There are some other common themes to these scandals. None have come out of a clear blue sky, and struck down a government that was in command of the political environment. In 1994 and 2009 governments were on the way out after a long period of office (the same can be said for the Profumo scandal in 1963, although that was less systemic and did not revolve around Parliament). In 1974 and 2017, governments lacked proper parliamentary majorities and faced daunting circumstances. Most scandal seasons implicate people in more than one party if they are truly systemic – the 1990s being an exception.
The response to systemic scandals has generally been to increase transparency, tighten the rules and set up new institutions, distanced from parliamentarians, to police them. It is hard to argue against the logic, but the process is not without its own problems. If revenge is wild justice, transparency can be wild scrutiny; while too often self-regulation has demonstrably failed, the alternative should involve the public in something better than indiscriminate condemnation. An environment in which there is a strict set of rules and an unforgiving attitude towards breaches of the letter of the rules can be a harsh one, but it is perhaps a just punishment for institutions (and the individuals that comprise institutions) when reliance on individual integrity has let down the interests of the public or of people who have to work alongside MPs.

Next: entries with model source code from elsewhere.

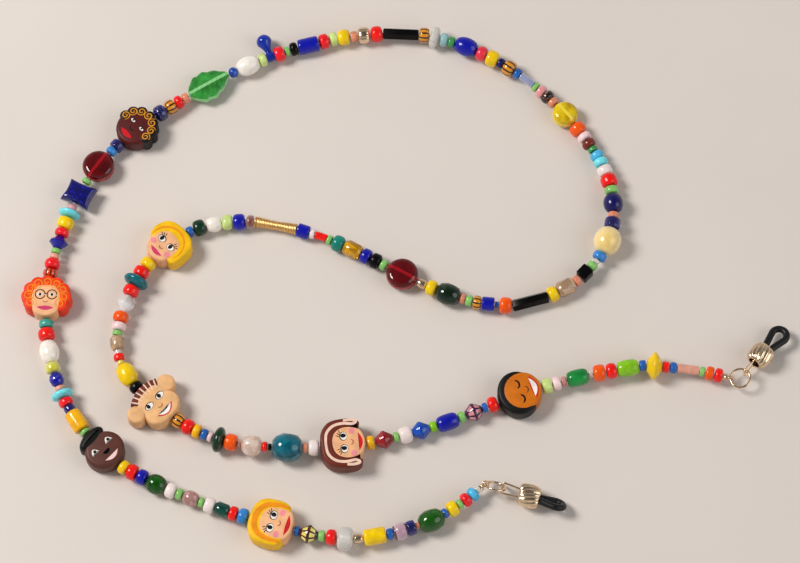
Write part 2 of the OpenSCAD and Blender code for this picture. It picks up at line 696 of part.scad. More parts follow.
stringing_wire();
crimp_tubes();
wire_guards();
jump_ring_a();
temple_link_a();
rubber_loop_a();
slide_bead_a();
jump_ring_b();
temple_link_b();
rubber_loop_b();
slide_bead_b();
face_blond_bob();
face_beret();
face_red_curls();
face_gold_curls();
face_blond_fringe();
face_big_ears();
face_striped_hair();
face_black_crescent();
ruby_coin_upper();
ruby_coin_middle();
yellow_coin();
leaf_bead();
pillow_bead();
teardrop_pendant();
flower_rondelle();
black_cube();
gold_coil_tube();
black_tubes();
yellow_tubes();
yellow_saucer();
pearls();
silver_spacers();
clear_crystals();
smoky_drums();
green_crystals();
teal_crystal();
glass_rondelles();
ruby_bicone();
blue_crystals();
mirror_bicones();
clear_drum();
rose_beads();
dark_green_beads();
cobalt_beads();
white_ovals();
green_barrels();
bugle_beads();
turquoise_discs();
red_beads();
yellow_beads();
orange_beads();
white_beads();
light_green_beads();
navy_beads();
sky_beads();
black_beads();
pink_beads();
striped_beads();
amber_beads();
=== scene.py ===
"""The looks of a beaded eyeglass retainer strap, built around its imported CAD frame."""
import json
import math
import random
from math import atan2, cos, pi, radians, sin

import bmesh
import bpy
from mathutils import Matrix, Vector


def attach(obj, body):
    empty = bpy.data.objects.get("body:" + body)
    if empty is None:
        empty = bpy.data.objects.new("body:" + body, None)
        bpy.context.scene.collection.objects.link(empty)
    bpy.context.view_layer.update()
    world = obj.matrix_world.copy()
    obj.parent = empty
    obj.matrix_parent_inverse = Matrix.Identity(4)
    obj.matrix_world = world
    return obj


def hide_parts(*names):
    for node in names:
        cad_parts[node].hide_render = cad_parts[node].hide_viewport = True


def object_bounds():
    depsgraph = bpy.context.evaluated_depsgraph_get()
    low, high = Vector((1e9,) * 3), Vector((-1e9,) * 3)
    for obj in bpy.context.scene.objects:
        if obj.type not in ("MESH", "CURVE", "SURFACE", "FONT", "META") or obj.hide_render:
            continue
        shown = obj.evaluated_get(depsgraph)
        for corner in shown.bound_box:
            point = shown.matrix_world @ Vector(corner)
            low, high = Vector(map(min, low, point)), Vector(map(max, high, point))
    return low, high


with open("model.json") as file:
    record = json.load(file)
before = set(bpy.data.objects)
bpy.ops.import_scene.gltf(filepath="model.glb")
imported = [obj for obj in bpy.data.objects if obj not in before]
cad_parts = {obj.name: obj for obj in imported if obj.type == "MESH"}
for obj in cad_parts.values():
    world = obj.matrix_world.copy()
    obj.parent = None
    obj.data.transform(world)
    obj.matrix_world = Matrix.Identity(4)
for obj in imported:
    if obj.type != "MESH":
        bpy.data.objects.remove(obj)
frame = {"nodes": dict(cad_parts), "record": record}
cad_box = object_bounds()
random.seed(41)

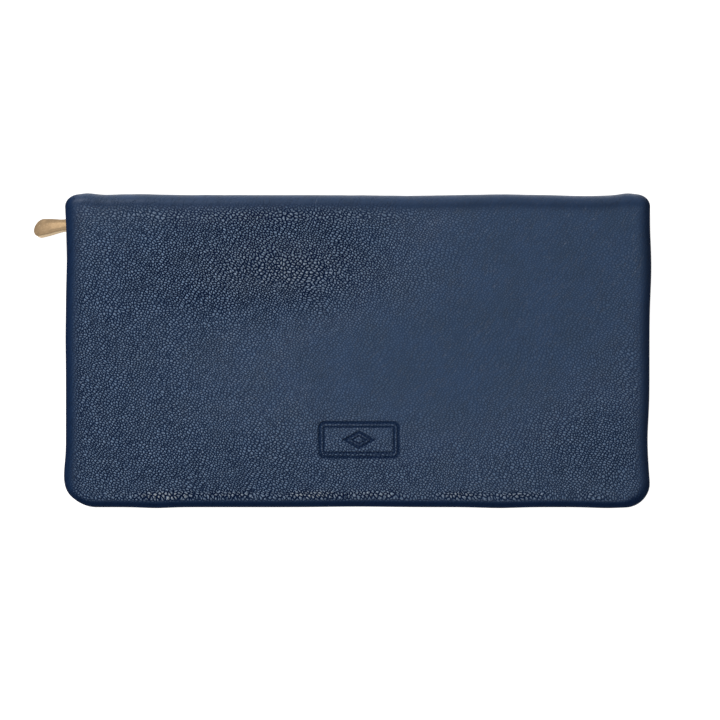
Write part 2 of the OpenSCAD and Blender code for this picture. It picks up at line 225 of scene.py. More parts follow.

In the best of all worlds, we would have a system under which standards are upheld voluntarily, with a shared ethos being understood by representatives and potential transgressions identified and corrected by colleagues before they become too serious. But in the world we have, we seem to need the rules, and occasional periods when there is a public need to recriminate and extend them. It’s not very nice out there in the pouring rain, which rains alike on the just and the unjust, but the place is cleaner and fresher after the storm.